● **RAW DATA**

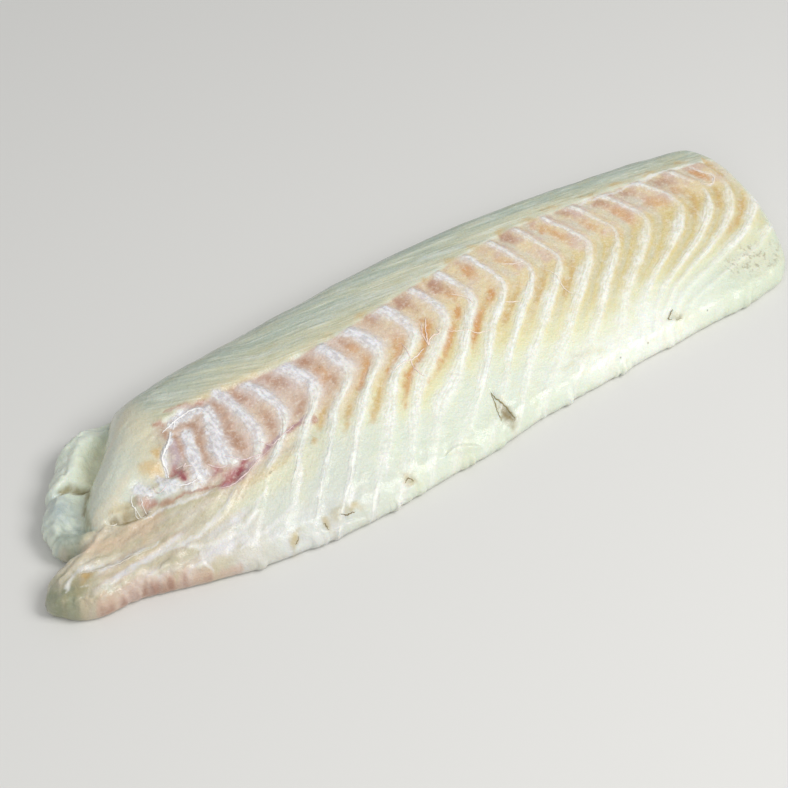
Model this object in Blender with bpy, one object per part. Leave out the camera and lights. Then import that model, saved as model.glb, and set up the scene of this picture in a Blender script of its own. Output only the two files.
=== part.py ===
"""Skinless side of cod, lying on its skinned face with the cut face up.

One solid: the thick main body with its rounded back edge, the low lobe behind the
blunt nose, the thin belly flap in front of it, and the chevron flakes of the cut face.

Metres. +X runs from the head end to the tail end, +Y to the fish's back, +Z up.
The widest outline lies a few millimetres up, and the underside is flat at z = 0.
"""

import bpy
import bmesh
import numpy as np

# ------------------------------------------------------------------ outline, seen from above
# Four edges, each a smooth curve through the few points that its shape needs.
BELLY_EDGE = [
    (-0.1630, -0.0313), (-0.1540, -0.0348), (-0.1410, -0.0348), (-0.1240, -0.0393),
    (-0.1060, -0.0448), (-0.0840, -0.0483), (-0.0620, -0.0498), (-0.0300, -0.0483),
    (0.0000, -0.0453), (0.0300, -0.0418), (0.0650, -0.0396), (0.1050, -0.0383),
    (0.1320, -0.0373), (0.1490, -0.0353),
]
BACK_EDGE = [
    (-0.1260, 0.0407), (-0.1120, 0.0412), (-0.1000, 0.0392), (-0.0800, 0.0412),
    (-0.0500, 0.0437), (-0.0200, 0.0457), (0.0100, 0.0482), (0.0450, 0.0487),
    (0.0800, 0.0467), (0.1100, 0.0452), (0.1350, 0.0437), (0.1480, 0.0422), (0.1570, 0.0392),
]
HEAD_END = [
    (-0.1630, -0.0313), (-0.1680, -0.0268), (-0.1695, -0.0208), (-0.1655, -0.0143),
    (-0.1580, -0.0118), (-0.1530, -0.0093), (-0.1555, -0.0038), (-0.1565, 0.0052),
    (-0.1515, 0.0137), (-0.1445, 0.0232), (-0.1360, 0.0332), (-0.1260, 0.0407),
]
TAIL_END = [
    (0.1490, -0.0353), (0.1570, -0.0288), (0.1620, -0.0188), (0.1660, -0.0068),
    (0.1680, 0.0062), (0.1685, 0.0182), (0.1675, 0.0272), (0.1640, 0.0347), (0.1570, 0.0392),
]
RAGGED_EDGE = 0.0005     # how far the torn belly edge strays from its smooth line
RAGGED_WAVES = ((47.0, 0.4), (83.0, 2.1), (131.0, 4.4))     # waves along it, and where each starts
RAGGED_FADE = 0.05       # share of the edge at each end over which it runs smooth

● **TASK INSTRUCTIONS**
Output all of the material exactly as written.

● **OUTPUT BELOW**
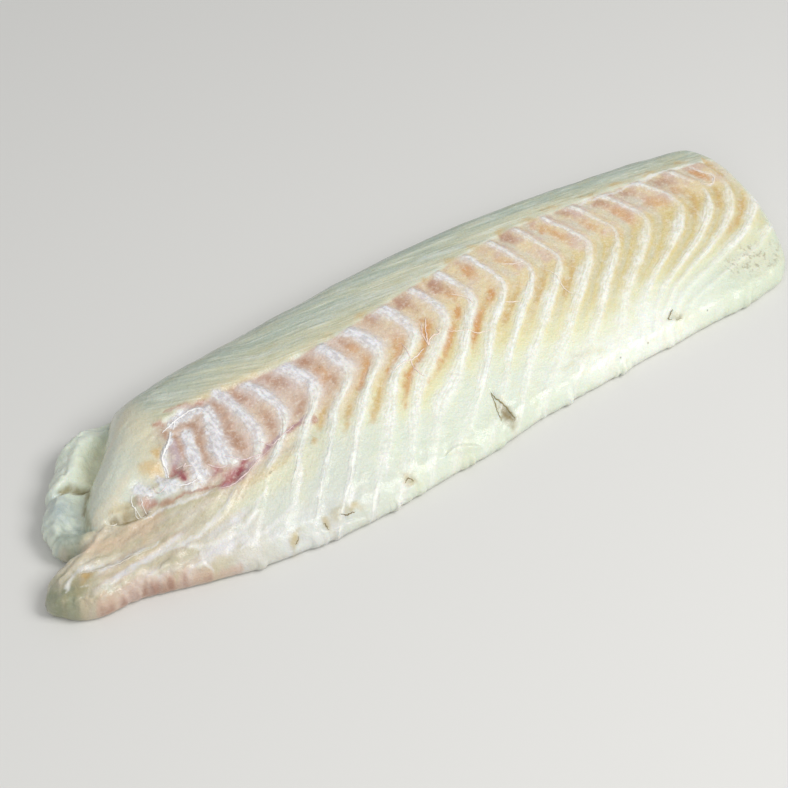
Model this object in Blender with bpy, one object per part. Leave out the camera and lights. Then import that model, saved as model.glb, and set up the scene of this picture in a Blender script of its own. Output only the two files.
=== part.py ===
"""Skinless side of cod, lying on its skinned face with the cut face up.

One solid: the thick main body with its rounded back edge, the low lobe behind the
blunt nose, the thin belly flap in front of it, and the chevron flakes of the cut face.

Metres. +X runs from the head end to the tail end, +Y to the fish's back, +Z up.
The widest outline lies a few millimetres up, and the underside is flat at z = 0.
"""

import bpy
import bmesh
import numpy as np

# ------------------------------------------------------------------ outline, seen from above
# Four edges, each a smooth curve through the few points that its shape needs.
BELLY_EDGE = [
    (-0.1630, -0.0313), (-0.1540, -0.0348), (-0.1410, -0.0348), (-0.1240, -0.0393),
    (-0.1060, -0.0448), (-0.0840, -0.0483), (-0.0620, -0.0498), (-0.0300, -0.0483),
    (0.0000, -0.0453), (0.0300, -0.0418), (0.0650, -0.0396), (0.1050, -0.0383),
    (0.1320, -0.0373), (0.1490, -0.0353),
]
BACK_EDGE = [
    (-0.1260, 0.0407), (-0.1120, 0.0412), (-0.1000, 0.0392), (-0.0800, 0.0412),
    (-0.0500, 0.0437), (-0.0200, 0.0457), (0.0100, 0.0482), (0.0450, 0.0487),
    (0.0800, 0.0467), (0.1100, 0.0452), (0.1350, 0.0437), (0.1480, 0.0422), (0.1570, 0.0392),
]
HEAD_END = [
    (-0.1630, -0.0313), (-0.1680, -0.0268), (-0.1695, -0.0208), (-0.1655, -0.0143),
    (-0.1580, -0.0118), (-0.1530, -0.0093), (-0.1555, -0.0038), (-0.1565, 0.0052),
    (-0.1515, 0.0137), (-0.1445, 0.0232), (-0.1360, 0.0332), (-0.1260, 0.0407),
]
TAIL_END = [
    (0.1490, -0.0353), (0.1570, -0.0288), (0.1620, -0.0188), (0.1660, -0.0068),
    (0.1680, 0.0062), (0.1685, 0.0182), (0.1675, 0.0272), (0.1640, 0.0347), (0.1570, 0.0392),
]
RAGGED_EDGE = 0.0005     # how far the torn belly edge strays from its smooth line
RAGGED_WAVES = ((47.0, 0.4), (83.0, 2.1), (131.0, 4.4))     # waves along it, and where each starts
RAGGED_FADE = 0.05       # share of the edge at each end over which it runs smooth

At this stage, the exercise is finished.